We put them into situations that appeal to their weaknesses yet also give them ability to change the milieu.

Give your villain the kind of day-to-day so regular villainy occurs.

Whatever crimes your villain must commit to achieve their win state should reach your players:

  1. PCs interrupt minions performing a crime or villainous act
  2. News greets information skill rolls
  3. The party experiences the downstream consequences of a crime
  4. PCs see signs of a crime in the background of your encounter

Keep your villain active.

Whacking one’s opposition feeds well into some RPGs, setting up a likely combat climactic ending.

Thefts are fantastic. Each heist more daring until…the PCs become the next targets.

Converting innocent folks into a cult, or sacrificing them always draws attraction.

And growing and evolving tyranny hits the player characters’ agency, making them angry at the villain.

Give your villain a life that causes growing mayhem in your PCs’ lives.

The Scribe

Our purple spy ponders parchment that spells peril for the PCs.

He decides to choose sides, and going against the party gets him a potential new news source.

It’s nothing personal. The characters are just in the wrong place at the wrong time on someone’s naughty list.

To get the party to take the fall, he must first introduce his wonderful self. Hiring them for a job will do this nicely and gain their trust.

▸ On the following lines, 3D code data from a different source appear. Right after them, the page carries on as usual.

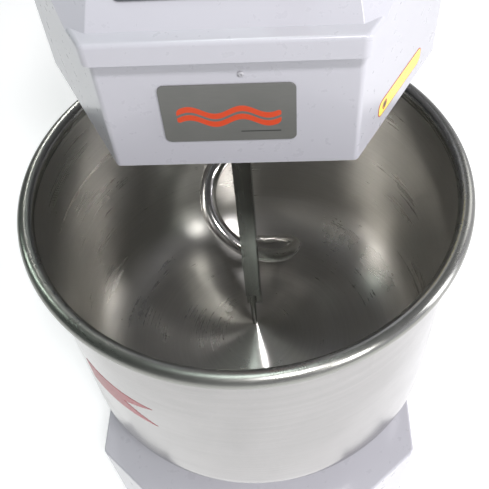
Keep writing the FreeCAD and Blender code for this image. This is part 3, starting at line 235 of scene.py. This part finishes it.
def rubber(name, colour):
    m = Mat(name)
    at = m.coords()
    grain = m.noise(at, 500.0, 3.0, 0.6)
    dust = m.noise(at, 30.0, 5.0, 0.7)
    base = m.blend(m.span(dust, 0.45, 0.75, 0.0, 0.5), colour, tint(colour, 2.6))
    m.set(Base_Color=base, Roughness=m.span(dust, 0.3, 0.7, 0.6, 0.85), Normal=m.bump(grain, 0.25, 0.0004))
    return m.mat


def plastic(name, colour, rough=0.35, grain=300.0, depth=0.0002, glow=0.0):
    m = Mat(name)
    at = m.coords()
    fine = m.noise(at, grain, 3.0, 0.6)
    cloud = m.noise(at, 40.0, 3.0, 0.6)
    base = m.blend(m.span(cloud, 0.35, 0.7, 0.0, 1.0), tint(colour, 0.9), tint(colour, 1.08))
    m.set(Base_Color=base, Roughness=m.span(fine, 0.3, 0.7, rough * 0.85, rough * 1.2),
          Normal=m.bump(fine, 0.3, depth))
    if glow:
        m.set(Emission_Color=tuple(colour), Emission_Strength=glow)
    return m.mat


def spun_steel(name, inside):
    """Stainless sheet polished in turning: fine rings round the bowl's axis, with long soft scratches."""
    m = Mat(name)
    at = m.add("ShaderNodeVectorMath", operation="SUBTRACT")
    m.put(at.inputs[0], m.coords())
    at.inputs[1].default_value = (BOWL_X, BOWL_Y, 0.0)
    at = at.outputs[0]
    x, y, z = m.split(at)
    flat = m.join(x, y, 0.0)
    length = m.add("ShaderNodeVectorMath", operation="LENGTH")
    m.put(length.inputs[0], flat)
    radius = length.outputs["Value"]
    unit = m.add("ShaderNodeVectorMath", operation="NORMALIZE")
    m.put(unit.inputs[0], flat)
    ux, uy, _ = m.split(unit.outputs[0])
    along = m.math("ADD", radius, m.math("MULTIPLY", z, -1.0))
    rings = m.noise(m.join(m.math("MULTIPLY", ux, 0.9), m.math("MULTIPLY", uy, 0.9),
                           m.math("MULTIPLY", along, 300.0)), 1.0, 4.0, 0.6)
    broad = m.noise(m.join(m.math("MULTIPLY", ux, 2.2), m.math("MULTIPLY", uy, 2.2),
                           m.math("MULTIPLY", along, 26.0)), 1.0, 4.0, 0.6)
    cloud = m.noise(at, 9.0, 5.0, 0.6, 0.5)
    scratch = m.noise(m.scaled(at, (1.0, 1.0, 0.22)), 34.0, 3.0, 0.5, 6.0)
    scratch = m.span(m.math("ABSOLUTE", m.math("SUBTRACT", scratch, 0.5)), 0.0, 0.006, 1.0, 0.0)
    # Inside and outside are one steel: the inside colours are a lighter copy and the outside colours a
    # darker copy, painted light inside and painted shade outside.
    if inside:
        dark, light, rough = (0.53, 0.52, 0.49), (0.63, 0.62, 0.59), 0.29
    else:
        dark, light, rough = (0.33, 0.322, 0.317), (0.41, 0.40, 0.395), 0.14
    base = m.blend(m.span(rings, 0.15, 0.85, 0.0, 1.0), dark, light)
    base = m.blend(m.span(cloud, 0.4, 0.75, 0.0, 0.35), base, tint(dark, 0.85))
    base = m.blend(m.math("MULTIPLY", scratch, 0.10), base, (0.8, 0.8, 0.79))
    r = m.math("ADD", m.span(rings, 0.3, 0.7, rough * 0.92, rough * 1.10),
               m.span(broad, 0.3, 0.7, -0.02, 0.03))
    r = m.math("ADD", r, m.span(cloud, 0.35, 0.7, -0.02, 0.05))
    m.set(Base_Color=base, Metallic=1.0, Anisotropic=0.95 if inside else 0.6, Anisotropic_Rotation=0.25,
          Roughness=r)
    way = m.add("ShaderNodeTangent", direction_type="RADIAL", axis="Z")
    first = m.bump(rings, 0.009, 0.0002)
    second = m.bump(broad, 0.03, 0.0008, first)
    third = m.bump(m.noise(at, 6.0, 2.0, 0.5), 0.22, 0.004, second)
    m.set(Tangent=way.outputs[0], Normal=third)
    return m.mat


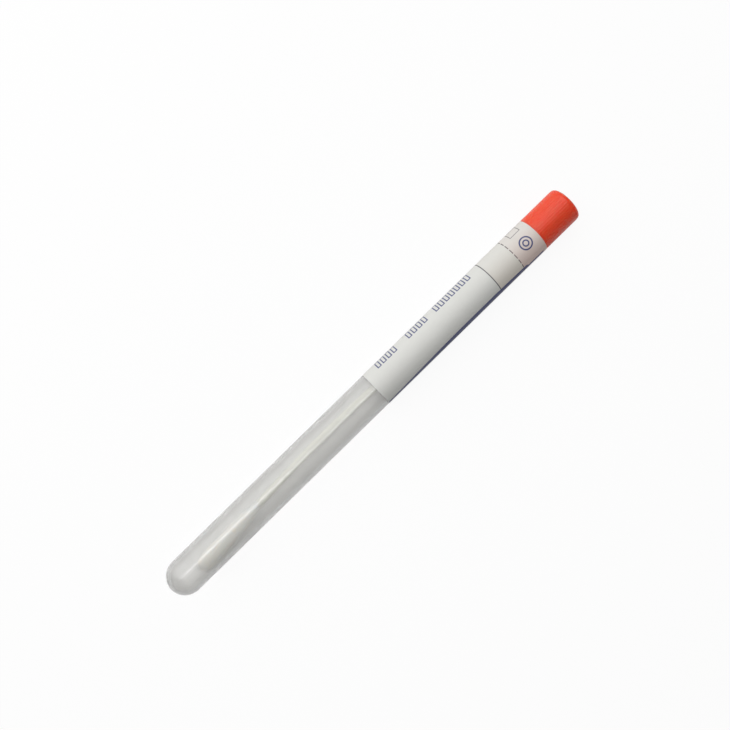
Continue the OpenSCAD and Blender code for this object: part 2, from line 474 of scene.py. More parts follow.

More jobs will lead the players deeper into a rabbit hole that closes ever tighter on them until it’s lights out forever.

Meantime, his spy network remains busy each day fact-checking, gathering proof, and extorting.

A Trio of Detestable Roleplays

First we give our villain a memorable trait that riles up our players. We play this up whenever possible.

Then we give them a terrible personality worth punching and portray that at every opportunity, too.

Last, our villain becomes the target of real player enmity by making them monsters who commit atrocities daily, stomping on what the players believe to be good and true.

This trio of terrible traits is sure to get players to chase our villains like frothing lunatics brandishing cleavers overhead!